DIRECTION | Search the listing for the string "with" and copy every line that contains it.
>>>>
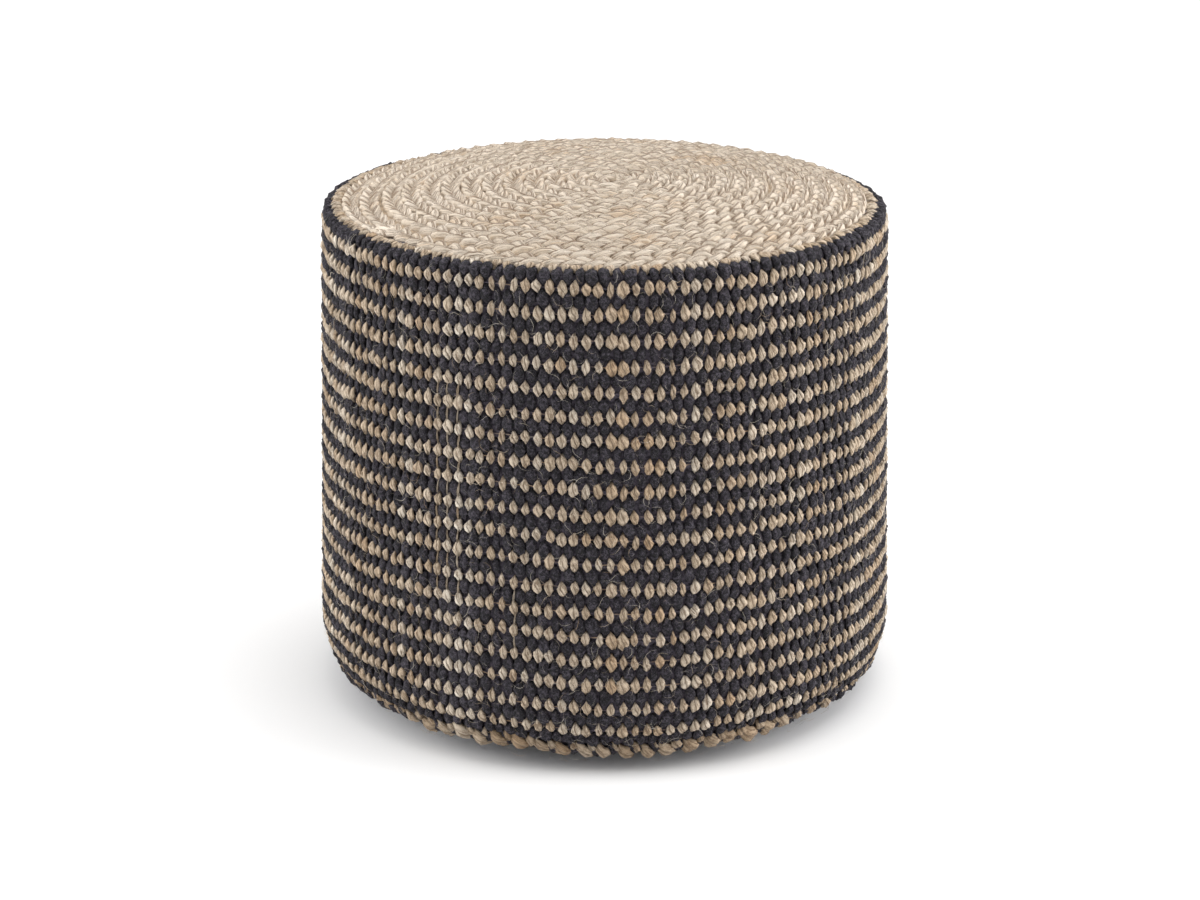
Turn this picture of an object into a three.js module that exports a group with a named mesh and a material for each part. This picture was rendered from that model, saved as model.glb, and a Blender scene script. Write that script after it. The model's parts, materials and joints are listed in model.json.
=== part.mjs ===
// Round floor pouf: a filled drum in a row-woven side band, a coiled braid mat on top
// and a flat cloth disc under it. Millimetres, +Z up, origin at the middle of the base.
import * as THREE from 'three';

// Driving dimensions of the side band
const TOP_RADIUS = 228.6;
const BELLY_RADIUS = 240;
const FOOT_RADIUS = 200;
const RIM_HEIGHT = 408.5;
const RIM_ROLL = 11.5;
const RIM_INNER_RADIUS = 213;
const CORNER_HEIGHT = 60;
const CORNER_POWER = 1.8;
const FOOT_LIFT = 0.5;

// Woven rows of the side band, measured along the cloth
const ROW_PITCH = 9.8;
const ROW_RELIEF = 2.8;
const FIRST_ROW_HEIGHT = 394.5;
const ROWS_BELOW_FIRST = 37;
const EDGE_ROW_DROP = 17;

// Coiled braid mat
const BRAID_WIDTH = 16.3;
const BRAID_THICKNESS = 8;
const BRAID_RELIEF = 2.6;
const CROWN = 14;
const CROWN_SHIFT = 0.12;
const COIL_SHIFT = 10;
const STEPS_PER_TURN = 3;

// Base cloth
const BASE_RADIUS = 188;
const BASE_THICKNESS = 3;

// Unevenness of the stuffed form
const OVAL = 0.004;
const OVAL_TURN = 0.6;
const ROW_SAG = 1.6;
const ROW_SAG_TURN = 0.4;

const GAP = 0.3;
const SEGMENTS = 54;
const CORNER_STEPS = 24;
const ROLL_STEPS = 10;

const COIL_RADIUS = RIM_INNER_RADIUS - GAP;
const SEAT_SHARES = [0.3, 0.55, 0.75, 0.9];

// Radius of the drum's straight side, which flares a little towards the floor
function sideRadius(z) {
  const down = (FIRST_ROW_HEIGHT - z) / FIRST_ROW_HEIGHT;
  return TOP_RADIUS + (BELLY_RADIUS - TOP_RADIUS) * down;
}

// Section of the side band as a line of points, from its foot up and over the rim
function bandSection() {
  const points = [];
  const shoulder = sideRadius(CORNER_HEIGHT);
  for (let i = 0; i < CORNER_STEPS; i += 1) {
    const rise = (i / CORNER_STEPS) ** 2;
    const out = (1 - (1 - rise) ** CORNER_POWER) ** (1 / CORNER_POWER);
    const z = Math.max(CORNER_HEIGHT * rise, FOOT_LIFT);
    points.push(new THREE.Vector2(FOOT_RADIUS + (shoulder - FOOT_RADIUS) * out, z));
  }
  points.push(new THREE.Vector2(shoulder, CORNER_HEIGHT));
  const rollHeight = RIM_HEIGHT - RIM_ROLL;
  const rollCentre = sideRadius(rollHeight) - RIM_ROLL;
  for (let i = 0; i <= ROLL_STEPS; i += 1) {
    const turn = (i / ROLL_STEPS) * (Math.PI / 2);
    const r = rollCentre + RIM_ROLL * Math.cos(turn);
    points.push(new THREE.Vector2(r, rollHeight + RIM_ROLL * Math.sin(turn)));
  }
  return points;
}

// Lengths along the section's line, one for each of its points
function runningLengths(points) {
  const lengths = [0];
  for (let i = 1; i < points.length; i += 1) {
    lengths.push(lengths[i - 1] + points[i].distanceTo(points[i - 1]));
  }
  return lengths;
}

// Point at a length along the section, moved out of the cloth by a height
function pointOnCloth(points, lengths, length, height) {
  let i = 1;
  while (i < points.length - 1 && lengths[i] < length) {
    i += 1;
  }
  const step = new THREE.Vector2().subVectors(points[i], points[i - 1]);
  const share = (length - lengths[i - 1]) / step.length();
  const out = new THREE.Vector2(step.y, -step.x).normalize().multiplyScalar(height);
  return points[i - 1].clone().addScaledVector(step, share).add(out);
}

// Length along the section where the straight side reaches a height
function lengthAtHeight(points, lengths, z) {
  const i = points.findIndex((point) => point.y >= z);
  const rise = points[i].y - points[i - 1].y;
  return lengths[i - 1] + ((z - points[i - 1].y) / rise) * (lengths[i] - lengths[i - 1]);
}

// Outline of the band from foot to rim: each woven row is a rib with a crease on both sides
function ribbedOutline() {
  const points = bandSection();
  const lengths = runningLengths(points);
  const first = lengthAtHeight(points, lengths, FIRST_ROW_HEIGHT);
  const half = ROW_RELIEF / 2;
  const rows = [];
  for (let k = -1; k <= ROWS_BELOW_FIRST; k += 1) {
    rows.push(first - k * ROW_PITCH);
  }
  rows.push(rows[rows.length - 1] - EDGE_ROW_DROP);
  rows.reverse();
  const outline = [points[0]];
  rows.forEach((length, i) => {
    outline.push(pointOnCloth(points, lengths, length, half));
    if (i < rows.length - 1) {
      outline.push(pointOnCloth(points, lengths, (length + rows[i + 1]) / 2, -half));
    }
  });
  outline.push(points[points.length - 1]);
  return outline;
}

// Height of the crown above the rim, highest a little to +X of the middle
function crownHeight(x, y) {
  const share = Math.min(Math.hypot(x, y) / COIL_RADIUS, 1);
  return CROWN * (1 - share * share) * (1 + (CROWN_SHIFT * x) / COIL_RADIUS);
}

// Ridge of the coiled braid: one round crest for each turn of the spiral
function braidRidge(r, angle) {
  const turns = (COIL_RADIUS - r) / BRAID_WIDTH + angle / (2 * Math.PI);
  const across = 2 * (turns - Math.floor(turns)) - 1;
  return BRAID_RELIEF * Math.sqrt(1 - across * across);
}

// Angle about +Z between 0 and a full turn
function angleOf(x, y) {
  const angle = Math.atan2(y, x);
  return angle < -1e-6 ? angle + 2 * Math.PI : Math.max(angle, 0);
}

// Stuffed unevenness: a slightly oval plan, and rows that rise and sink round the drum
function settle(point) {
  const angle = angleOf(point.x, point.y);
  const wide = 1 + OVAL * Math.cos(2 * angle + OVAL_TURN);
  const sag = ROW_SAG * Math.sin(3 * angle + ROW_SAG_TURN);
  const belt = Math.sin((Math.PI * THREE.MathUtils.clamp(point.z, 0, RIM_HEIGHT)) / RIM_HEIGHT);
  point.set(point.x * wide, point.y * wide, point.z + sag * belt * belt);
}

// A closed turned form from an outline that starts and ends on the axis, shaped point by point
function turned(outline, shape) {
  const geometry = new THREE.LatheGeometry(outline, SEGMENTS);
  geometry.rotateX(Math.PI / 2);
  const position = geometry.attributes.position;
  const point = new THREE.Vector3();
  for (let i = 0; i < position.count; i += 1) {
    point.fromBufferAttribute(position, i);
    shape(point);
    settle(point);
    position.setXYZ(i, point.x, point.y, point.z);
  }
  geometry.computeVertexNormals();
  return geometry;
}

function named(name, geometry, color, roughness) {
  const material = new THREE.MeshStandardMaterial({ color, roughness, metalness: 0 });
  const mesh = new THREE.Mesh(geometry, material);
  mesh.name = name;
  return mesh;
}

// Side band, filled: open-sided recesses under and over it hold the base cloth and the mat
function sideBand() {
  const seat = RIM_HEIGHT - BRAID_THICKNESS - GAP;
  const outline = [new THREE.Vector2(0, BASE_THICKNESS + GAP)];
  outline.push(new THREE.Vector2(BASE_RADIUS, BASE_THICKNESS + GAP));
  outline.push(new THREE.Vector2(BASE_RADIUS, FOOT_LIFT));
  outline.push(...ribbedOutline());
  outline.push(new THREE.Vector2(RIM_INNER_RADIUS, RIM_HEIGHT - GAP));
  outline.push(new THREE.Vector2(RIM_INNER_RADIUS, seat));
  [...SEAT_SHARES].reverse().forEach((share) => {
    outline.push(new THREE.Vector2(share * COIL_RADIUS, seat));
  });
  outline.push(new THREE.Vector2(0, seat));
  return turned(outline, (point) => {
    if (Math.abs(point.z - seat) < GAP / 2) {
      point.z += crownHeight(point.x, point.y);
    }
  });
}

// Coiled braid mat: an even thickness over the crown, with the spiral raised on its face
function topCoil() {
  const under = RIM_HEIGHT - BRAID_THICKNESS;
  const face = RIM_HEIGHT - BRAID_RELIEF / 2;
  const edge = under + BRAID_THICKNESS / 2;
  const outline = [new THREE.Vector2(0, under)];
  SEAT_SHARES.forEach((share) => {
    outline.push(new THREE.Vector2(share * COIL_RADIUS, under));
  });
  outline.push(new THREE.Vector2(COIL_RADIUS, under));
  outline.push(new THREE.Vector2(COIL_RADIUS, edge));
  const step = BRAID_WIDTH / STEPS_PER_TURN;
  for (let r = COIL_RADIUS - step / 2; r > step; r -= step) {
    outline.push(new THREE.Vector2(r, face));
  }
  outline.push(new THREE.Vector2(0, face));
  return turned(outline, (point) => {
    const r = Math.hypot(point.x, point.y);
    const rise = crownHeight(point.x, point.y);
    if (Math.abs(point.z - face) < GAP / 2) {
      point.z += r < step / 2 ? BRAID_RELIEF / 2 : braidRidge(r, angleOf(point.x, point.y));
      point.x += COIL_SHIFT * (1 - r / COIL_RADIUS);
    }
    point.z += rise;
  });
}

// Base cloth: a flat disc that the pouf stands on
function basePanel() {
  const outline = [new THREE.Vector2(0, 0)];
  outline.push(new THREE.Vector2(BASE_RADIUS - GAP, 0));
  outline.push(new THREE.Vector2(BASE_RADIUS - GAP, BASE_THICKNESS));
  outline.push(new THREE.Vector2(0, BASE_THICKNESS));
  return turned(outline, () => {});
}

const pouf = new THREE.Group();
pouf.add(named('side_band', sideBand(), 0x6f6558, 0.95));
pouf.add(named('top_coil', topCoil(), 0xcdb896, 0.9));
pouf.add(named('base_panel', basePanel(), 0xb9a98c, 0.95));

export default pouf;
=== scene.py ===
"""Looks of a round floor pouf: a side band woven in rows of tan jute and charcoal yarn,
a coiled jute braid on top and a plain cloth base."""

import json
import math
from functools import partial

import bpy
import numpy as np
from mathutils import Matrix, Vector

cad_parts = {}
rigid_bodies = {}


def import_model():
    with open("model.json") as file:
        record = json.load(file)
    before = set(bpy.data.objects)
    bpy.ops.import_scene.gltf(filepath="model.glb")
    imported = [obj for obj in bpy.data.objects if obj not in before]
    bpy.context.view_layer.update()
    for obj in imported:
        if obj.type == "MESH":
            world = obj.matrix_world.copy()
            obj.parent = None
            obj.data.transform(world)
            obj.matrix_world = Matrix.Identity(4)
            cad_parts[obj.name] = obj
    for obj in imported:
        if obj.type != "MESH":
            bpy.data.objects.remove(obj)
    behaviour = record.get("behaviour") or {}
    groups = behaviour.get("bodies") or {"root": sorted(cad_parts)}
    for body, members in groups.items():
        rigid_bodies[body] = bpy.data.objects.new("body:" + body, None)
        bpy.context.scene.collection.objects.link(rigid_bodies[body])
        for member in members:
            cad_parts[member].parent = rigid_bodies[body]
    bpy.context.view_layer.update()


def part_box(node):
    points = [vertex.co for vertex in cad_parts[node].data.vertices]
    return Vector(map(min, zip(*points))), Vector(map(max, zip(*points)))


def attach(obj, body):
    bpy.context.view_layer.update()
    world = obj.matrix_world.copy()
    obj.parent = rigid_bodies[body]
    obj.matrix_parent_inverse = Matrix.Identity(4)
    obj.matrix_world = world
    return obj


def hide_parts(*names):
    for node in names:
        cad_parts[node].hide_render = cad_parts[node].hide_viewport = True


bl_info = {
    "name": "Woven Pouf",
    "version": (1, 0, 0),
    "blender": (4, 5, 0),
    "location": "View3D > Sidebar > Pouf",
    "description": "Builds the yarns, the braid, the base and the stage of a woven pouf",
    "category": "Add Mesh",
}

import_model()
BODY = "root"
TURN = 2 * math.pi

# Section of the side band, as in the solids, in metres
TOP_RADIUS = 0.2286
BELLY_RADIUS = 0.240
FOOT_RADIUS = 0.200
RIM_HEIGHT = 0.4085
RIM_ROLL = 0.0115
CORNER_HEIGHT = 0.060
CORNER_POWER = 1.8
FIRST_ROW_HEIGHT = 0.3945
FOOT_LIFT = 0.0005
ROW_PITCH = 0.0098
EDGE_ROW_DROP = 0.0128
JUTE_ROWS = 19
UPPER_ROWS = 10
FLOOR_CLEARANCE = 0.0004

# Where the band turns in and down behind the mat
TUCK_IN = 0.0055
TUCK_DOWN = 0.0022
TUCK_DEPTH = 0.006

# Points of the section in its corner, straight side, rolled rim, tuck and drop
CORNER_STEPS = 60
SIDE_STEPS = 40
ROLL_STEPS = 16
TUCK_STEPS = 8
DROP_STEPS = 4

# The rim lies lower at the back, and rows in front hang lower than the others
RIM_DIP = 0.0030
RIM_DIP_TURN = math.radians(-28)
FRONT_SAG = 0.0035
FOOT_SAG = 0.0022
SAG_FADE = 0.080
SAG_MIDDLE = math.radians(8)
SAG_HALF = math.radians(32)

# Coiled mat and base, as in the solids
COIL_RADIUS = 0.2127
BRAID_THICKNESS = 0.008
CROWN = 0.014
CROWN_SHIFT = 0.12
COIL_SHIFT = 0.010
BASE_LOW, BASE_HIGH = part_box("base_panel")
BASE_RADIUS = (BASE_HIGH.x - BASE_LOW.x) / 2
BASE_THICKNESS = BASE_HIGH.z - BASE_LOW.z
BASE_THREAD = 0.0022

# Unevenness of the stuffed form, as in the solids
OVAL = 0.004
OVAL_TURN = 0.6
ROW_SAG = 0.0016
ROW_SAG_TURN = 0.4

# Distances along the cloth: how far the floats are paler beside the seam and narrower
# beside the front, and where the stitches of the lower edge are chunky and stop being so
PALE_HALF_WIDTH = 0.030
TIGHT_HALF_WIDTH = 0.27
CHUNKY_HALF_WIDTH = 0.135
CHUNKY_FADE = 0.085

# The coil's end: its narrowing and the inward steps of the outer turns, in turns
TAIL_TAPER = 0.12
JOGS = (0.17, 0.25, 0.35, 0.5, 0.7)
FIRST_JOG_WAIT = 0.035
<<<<
ANSWER TO THE EXERCISE |
Turn this picture of an object into a three.js module that exports a group with a named mesh and a material for each part. This picture was rendered from that model, saved as model.glb, and a Blender scene script. Write that script after it. The model's parts, materials and joints are listed in model.json.
// Outline of the band from foot to rim: each woven row is a rib with a crease on both sides
// Coiled braid mat: an even thickness over the crown, with the spiral raised on its face
    with open("model.json") as file:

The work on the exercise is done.